A partir de fragmentos desordenados do diário da escritora, desfia-se seu rosário de queixas contra os homens: "Ele se casou comigo porque, apesar de eu ter a pele escura, ele acha que eu pareço francesa". Ou: "Todas as vezes que ele me diz como eu sou estranha por querer escrever histórias, ele aborda o tema de ter filhos ou de ir fazer compras, como se fosse tudo a mesma coisa".
Outras histórias, como "O Diário de uma Freira Africana", parecem tese de antropologia étnica e passam longe da ficção: uma freira negra de uma missão em Uganda tenta manter sua fé inabalada a despeito da sedução e da tentação do Ocidente e seus machos franceses, americanos, alemães, italianos.

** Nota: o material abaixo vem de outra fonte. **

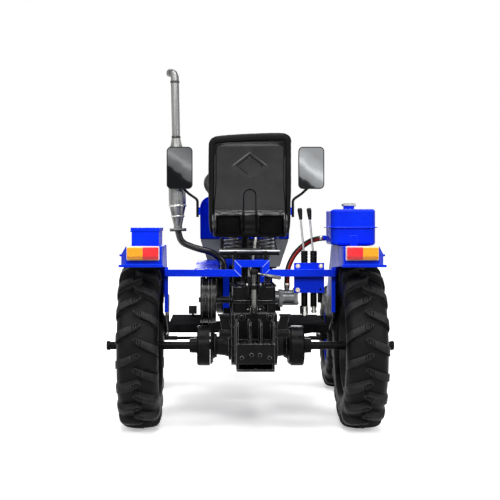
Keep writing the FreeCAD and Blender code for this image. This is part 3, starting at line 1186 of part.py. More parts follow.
def dash_cowl():
    """Blue cowl round the dash: a rounded tunnel whose rear edge slopes forward to the firewall."""
    cowl = cowl_block(0.0, 0.0).cut(cowl_block(SHEET, 20.0))
    clamps = [box(*sorted((side * (COWL_HALF - 1), side * (COWL_HALF + 6))), COWL_Y + 22, COWL_Y + 58,
                  REAR_Z + 596, REAR_Z + 636) for side in (-1, 1)]
    for side in (-1, 1):
        x0, x1 = sorted((side * (HINGE_LEAF / 2 + 0.5), side * (HINGE_LEAF * 1.5 - 0.5)))
        clamps.append(rod(V(x0, HINGE.y, HINGE.z), V(x1, HINGE.y, HINGE.z), HINGE_R))
        clamps.append(box(x0, x1, FIREWALL_Y - 9, HINGE.y, HINGE.z, HINGE.z + 3))
        clamps.append(box(x0, x1, FIREWALL_Y - 9, FIREWALL_Y, HINGE.z, COWL_TOP - SHEET + 0.5))
    return joined([cowl] + clamps)


def dash_panel():
    """Sloping instrument panel with its gauge pod, and the firewall under it."""
    half = COWL_HALF - SHEET
    slope = [(COWL_Y + 34, COWL_TOP - SHEET - 1), (COWL_Y + 22, COWL_TOP - 30), (HOOP_Y + 8, REAR_Z + 472),
             (FIREWALL_Y, REAR_Z + 472), (FIREWALL_Y, REAR_Z + 476), (HOOP_Y + 11, REAR_Z + 476),
             (COWL_Y + 26, COWL_TOP - 29), (COWL_Y + 38, COWL_TOP - SHEET - 1)]
    panel = side_plate(slope, -half, half)
    trim = rounded_outline(half, REAR_Z + 300, COWL_TOP - SHEET, 59.0, lambda x, z: V(x, COWL_Y - 60, z))
    panel = panel.common(Part.Face(trim).extrude(V(0, 400, 0)))
    run = unit(V(0, HOOP_Y + 8 - COWL_Y - 22, REAR_Z + 472 - COWL_TOP + 30))
    out = V(0, run.z, -run.y)
    centre = V(0, COWL_Y + 22, COWL_TOP - 30) + run * 105
    pod = filleted(Part.makeCylinder(58.0, 26.0, centre - out * 2, out), 5.0,
                   lambda e: e.Curve.TypeId == "Part::GeomCircle" and e.CenterOfMass.sub(centre).dot(out) > 20)
    pieces = [panel, pod]
    for x in (-110, 110):
        spot = centre + V(x, 0, 0)
        pieces.append(Part.makeCylinder(26.0, 14.0, spot - out * 2, out))
    axis = unit(WHEEL_CENTRE - STEER_BOX)
    hold = STEER_BOX + axis * 230
    pieces.append(box(-34, 34, hold.y + 33.9, COWL_Y + 136, hold.z - 20, hold.z - 14))
    return joined(pieces)


def firewall():
    """Flat wall between the driver and the engine, narrower at its foot."""
    half = COWL_HALF - SHEET
    wall = [V(-half, FIREWALL_Y, COWL_TOP - 70), V(-half, FIREWALL_Y, REAR_Z + 460),
            V(-half + 45, FIREWALL_Y, REAR_Z + 322), V(half - 45, FIREWALL_Y, REAR_Z + 322),
            V(half, FIREWALL_Y, REAR_Z + 460), V(half, FIREWALL_Y, COWL_TOP - 70)]
    return plate(wall, V(0, 3, 0))


MIRROR = V(340.0, COWL_Y, REAR_Z + 839.0)


def mirror_housing():
    """Right mirror's shell on its bent arm."""
    shell = rounded_plate(67, MIRROR.z - 109, MIRROR.z + 109, 24.0, MIRROR.y - 8, MIRROR.y + 14, MIRROR.x)
    shell = filleted(shell, 6.0, lambda e: e.BoundBox.YMin > MIRROR.y + 13.9)
    recess = rounded_plate(62.5, MIRROR.z - 104.5, MIRROR.z + 104.5, 20.0, MIRROR.y - 9, MIRROR.y - 4,
                           MIRROR.x)
    arm = bent_bar([V(COWL_HALF + 13, COWL_Y + 40, REAR_Z + 585), V(COWL_HALF + 13, COWL_Y + 40,
                                                                    REAR_Z + 676),
                    V(292, COWL_Y + 30, REAR_Z + 706), V(330, COWL_Y + 6, REAR_Z + 742)], 7.0, 26.0)
    return joined([shell.cut(recess), arm])


def mirror_glass():
    """Glass of the right mirror, facing the rear."""
    return rounded_plate(62.2, MIRROR.z - 104.2, MIRROR.z + 104.2, 19.7, MIRROR.y - 7, MIRROR.y - 4, MIRROR.x)


def hood_block(inset, reach):
    """Tapered solid of the hood, inset by the sheet and lengthened at its open sides."""
    wires = []
    for y, half, low, top, corner in (
            (HOOD_Y - reach, HOOD_HALF, HOOD_LOW, COWL_TOP - 6, 60.0),
            ((HOOD_Y + NOSE_Y) / 2, HOOD_HALF - 6, HOOD_LOW - 14, COWL_TOP - 30, 66.0),
            (NOSE_Y - 90, HOOD_HALF - 22, HOOD_LOW - 30, COWL_TOP - 92, 70.0)):
        wires.append(rounded_outline(half - inset, low - reach, top - inset, corner - inset,
                                     lambda x, z, y=y: V(x, y, z)))
    front = rounded_outline(HOOD_HALF - 40 - inset, HOOD_LOW - 36 - reach, COWL_TOP - 170 - inset,
                            62.0 - inset,
                            lambda x, z: V(x, NOSE_Y - 8 - inset, z))
    return Part.makeLoft(wires, True).fuse(Part.makeLoft([wires[-1], front], True, True)).removeSplitter()


def hood():
    """Sheet hood over the engine: crowned top, rounded shoulders and a sloping front, hinged at its rear."""
    shell = hood_block(0.0, 0.0).cut(hood_block(SHEET, 24.0))
    pieces = [shell.cut(box(-400, 400, HOOD_Y - 50, NOSE_Y + 50, REAR_Z, HOOD_LOW - 34))]
    for side in (-1, 0, 1):
        x0 = HINGE_LEAF * (2 * side - 0.5)
        pieces.append(rod(V(x0, HINGE.y, HINGE.z), V(x0 + HINGE_LEAF, HINGE.y, HINGE.z), HINGE_R))
        pieces.append(box(x0, x0 + HINGE_LEAF, HINGE.y, HOOD_Y + 22, HINGE.z + 2, HINGE.z + HINGE_R + 2.5))
    return joined(pieces)


NOSE_TOP = HOOD_LOW - 34.0 - GAP
NOSE_LOW = RAIL_TOP + 22.0
NOSE_HALF = HOOD_HALF - 40.0
LAMP_R = 46.0
LAMP_SPREAD = 118.0
LAMP_Z = NOSE_TOP - 70.0


def nose():
    """Fixed front cowl round the grille, with its lamp rings and the feet on the frame."""
    outer = filleted(box(-NOSE_HALF, NOSE_HALF, NOSE_Y - 190, NOSE_Y, NOSE_LOW, NOSE_TOP), 46.0,
                     lambda e: along(Z_AXIS)(e) and e.BoundBox.YMin > NOSE_Y - 1)
    inner = filleted(box(-NOSE_HALF + SHEET, NOSE_HALF - SHEET, NOSE_Y - 200, NOSE_Y - SHEET, NOSE_LOW - 1,
                         NOSE_TOP + 1), 43.0, lambda e: along(Z_AXIS)(e) and e.BoundBox.YMin > NOSE_Y - SHEET - 1)
    shell = outer.cut(inner)
    shell = shell.cut(rounded_plate(GRILLE_HALF, GRILLE_LOW, GRILLE_TOP, 18.0, NOSE_Y - 10, NOSE_Y + 10))
    rings = []
    for side in (-1, 1):
        spot = V(side * LAMP_SPREAD, NOSE_Y - SHEET, LAMP_Z)
        shell = shell.cut(rod(spot - V(0, 10, 0), spot + V(0, 20, 0), LAMP_R))
        rings.append(pipe(spot, spot + V(0, 12, 0), LAMP_R + 7, LAMP_R))
        x0, x1 = sorted((side * 60, side * 100))
        rings.append(side_plate([(FRONT_FACE - 52, RAIL_TOP + 20), (FRONT_FACE - 52, NOSE_LOW + 30),
                                 (NOSE_Y - SHEET, NOSE_LOW + 30), (NOSE_Y - SHEET, RAIL_TOP + 20)], x0, x1))
    return joined([shell] + rings)


GRILLE_HALF = 108.0
GRILLE_LOW = NOSE_LOW + 34.0
GRILLE_TOP = LAMP_Z - LAMP_R - 16.0


def front_grille():
    """Grille frame with level slats behind the nose's opening."""
    y = NOSE_Y - SHEET
    frame = rounded_plate(GRILLE_HALF + 14, GRILLE_LOW - 14, GRILLE_TOP + 14, 22.0, y - 5, y)
    frame = frame.cut(rounded_plate(GRILLE_HALF, GRILLE_LOW, GRILLE_TOP, 18.0, y - 6, y + 1))
    count = 7
    step = (GRILLE_TOP - GRILLE_LOW) / count
    slats = []
    for i in range(1, count):
        z = GRILLE_LOW + step * i
        slats.append(side_plate([(y - 16, z + 5), (y - 16, z + 8), (y - 1, z - 1), (y - 1, z - 4)],
                                -GRILLE_HALF - 3, GRILLE_HALF + 3))
    posts = [box(x - 3, x + 3, y - 18, y - 5, GRILLE_LOW - 6, GRILLE_TOP + 6) for x in (-GRILLE_HALF, 0,
                                                                                        GRILLE_HALF)]
    return joined([frame] + slats + posts)


def headlamp():
    """Round headlamp with a domed lens and its bowl."""
    centre = V(LAMP_SPREAD, NOSE_Y - SHEET, LAMP_Z)
    radius = LAMP_R - 0.3
    return turned([(-46, 0), (-46, 16), (-30, 32), (-6, radius - 4), (-6, radius), (6, radius), (11,
                                                                                                 radius - 14),
                   (14, radius - 30), (14.5, 0)], centre, Y_AXIS)


def front_bumper():
    """Channel bumper on the rails with its tow jaw."""
    y0 = FRONT_FACE - 52
    pieces = [box(-240, 240, FRONT_FACE - 8, FRONT_FACE, RAIL_BOTTOM + 2, RAIL_TOP - 2)]
    pieces.append(box(-240, 240, FRONT_FACE - 36, FRONT_FACE - 7, RAIL_TOP - 8, RAIL_TOP - 2))
    pieces.append(box(-240, 240, FRONT_FACE - 36, FRONT_FACE - 7, RAIL_BOTTOM + 2, RAIL_BOTTOM + 8))
    for side in (-1, 1):
        x0, x1 = sorted((side * 96, side * 104))
        pieces.append(box(x0, x1, y0, FRONT_FACE - 7, RAIL_BOTTOM + 2, RAIL_TOP - 2))
    for z in (RAIL_BOTTOM + 6, RAIL_TOP - 14):
        jaw = [V(-30, FRONT_FACE - 7, z), V(30, FRONT_FACE - 7, z), V(30, y0, z), V(-30, y0, z)]
        pieces.append(plate(jaw, V(0, 0, 8)))
    return joined(pieces)


def pedal(x, lean):
    """Foot pedal: ribbed pad on a bent arm that stands on the footboard."""
    y = HOOP_Y - 150
    z = DECK_Z + 36
    pad = box(x - 21, x + 21, y - 4, y + 4, z - 21, z + 21)
    ribs = [box(x - 19, x + 19, y - 7, y - 3, z - 19 + 10 * i, z - 15 + 10 * i) for i in range(4)]
    pad = joined([pad] + ribs)
    pad.rotate(V(x, y, z), X_AXIS, lean)
    arm = bent_bar([V(x, y + 2, z), V(x, y + 46, z + 6), V(x, y + 70, DECK_Z + 4)], 6.0, 16.0)
    foot = box(x - 20, x + 20, y + 52, y + 88, DECK_Z, DECK_Z + 6)
    return joined([pad, arm, foot])


# Every sub-part under its own name

NODES = {
    "frame_rails": frame_rails(),
    "footboards": both(footboard()),
    "gearbox_case": gearbox_case(),
    "axle_housings": Part.makeCompound([axle_housing(-1), axle_housing(1)]),
    "hitch_box": hitch_box(),
    "hitch_adjuster": hitch_adjuster(),
    "belt_pulleys": belt_pulleys(),
    "drive_belts": drive_belts(),
    "belt_guard": belt_guard(),
    "engine_block": engine_block(),
    "radiator": radiator(),
    "exhaust_pipe": exhaust_pipe(),
    "muffler": muffler(),
    "hydraulic_pump": hydraulic_pump(),
    "control_valve": control_valve(),
    "hand_levers": hand_levers(),
    "hydraulic_tank": hydraulic_tank(),
    "tank_cap": tank_cap(),
    "suction_hose": suction_hose(),
    "fender_right": fender(),
    "fender_left": mirrored(fender()),
    "lamp_bases": both(lamp_base()),
    "lamp_lenses_red": both(lamp_lens(LAMP_X0 + 4, LAMP_X0 + 70)),
    "lamp_lenses_amber": both(lamp_lens(LAMP_X0 + 70.5, LAMP_X0 + 136)),
    "toolbox": toolbox(),
    "toolbox_lid": toolbox_lid(),
    "tube_frames": tube_frames(),
    "seat_frame": seat_frame(),
    "seat_springs": seat_springs(),
    "seat_shell": seat_shell(),
    "seat_cushion": seat_cushion(),
    "dash_cowl": dash_cowl(),
    "dash_panel": dash_panel(),
    "firewall": firewall(),
    "mirror_housings": both(mirror_housing()),
    "mirror_glasses": both(mirror_glass()),
    "hood": hood(),
    "nose": nose(),
    "front_grille": front_grille(),
    "headlamps": both(headlamp()),
    "front_bumper": front_bumper(),
    "pedals": Part.makeCompound([pedal(-272, -20), pedal(302, -20)]),
    "steering_column": steering_column(),
    "steering_wheel": steering_wheel(),
    "drop_arm": drop_arm(),
    "drag_link": drag_link(),
    "tie_rod": tie_rod(),
    "front_axle": front_axle(),
    "knuckle_left": knuckle(-1),
    "knuckle_right": knuckle(1),
}
for side, name in ((-1, "left"), (1, "right")):
    tyre_shape, wheel_shape, shaft_shape = rear_wheel_parts(side)
    NODES[f"rear_tyre_{name}"] = tyre_shape
    NODES[f"rear_wheel_{name}"] = wheel_shape
    NODES[f"rear_shaft_{name}"] = shaft_shape
    tyre_shape, wheel_shape = front_wheel_parts(side)
    NODES[f"front_tyre_{name}"] = tyre_shape
    NODES[f"front_wheel_{name}"] = wheel_shape

for name, shape in NODES.items():
    shape.translated(V(0, -CENTRE_Y, 0)).exportStep(f"parts/{name}.step")
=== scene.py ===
"""Looks of a compact belt-driven tractor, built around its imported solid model.

Lengths are in metres in the frame of the model: X to the driver's right, Y forward and Z up, with the origin
on the ground below the middle of the tractor.
"""
from __future__ import annotations

import json
import logging
import math
from dataclasses import dataclass, field
from enum import Enum
from typing import Callable, Iterable, Sequence

import bmesh
import bpy
from mathutils import Matrix, Vector
from mathutils.bvhtree import BVHTree

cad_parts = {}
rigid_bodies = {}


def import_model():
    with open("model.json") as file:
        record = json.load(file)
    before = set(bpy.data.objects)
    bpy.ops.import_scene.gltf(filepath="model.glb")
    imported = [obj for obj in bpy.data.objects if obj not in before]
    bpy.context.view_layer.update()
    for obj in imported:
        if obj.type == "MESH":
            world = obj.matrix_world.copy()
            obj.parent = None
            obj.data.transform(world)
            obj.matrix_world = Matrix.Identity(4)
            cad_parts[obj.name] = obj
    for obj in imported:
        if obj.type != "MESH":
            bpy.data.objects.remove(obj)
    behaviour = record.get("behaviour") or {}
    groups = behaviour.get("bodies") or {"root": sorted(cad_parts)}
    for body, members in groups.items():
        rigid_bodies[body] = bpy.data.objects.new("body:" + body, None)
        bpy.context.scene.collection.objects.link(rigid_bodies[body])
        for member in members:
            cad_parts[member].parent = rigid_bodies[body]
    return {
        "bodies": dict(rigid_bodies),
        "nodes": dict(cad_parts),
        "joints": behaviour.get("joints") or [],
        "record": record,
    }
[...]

O texto de Alice Walker está mais para panfleto do que para literatura, tem mais de engajamento -contra o racismo, em prol do feminismo e da vingança feminina, contra a "condição" da mulher negra- do que de lirismo. É uma ficção entediante, difícil de engolir, sem qualquer fundamento mais profundo ou original que justifique -em termos literários- suas teses anti-racistas e anti-homem.
Nos últimos tempos, Walker tem se dedicado à militância feminista que defende o fim da mutilação genital em alguns países muçulmanos e em certas tribos africanas. Seu livro "Possessing the Secret of Joy" (Possuir o Segredo do Prazer) trata disso.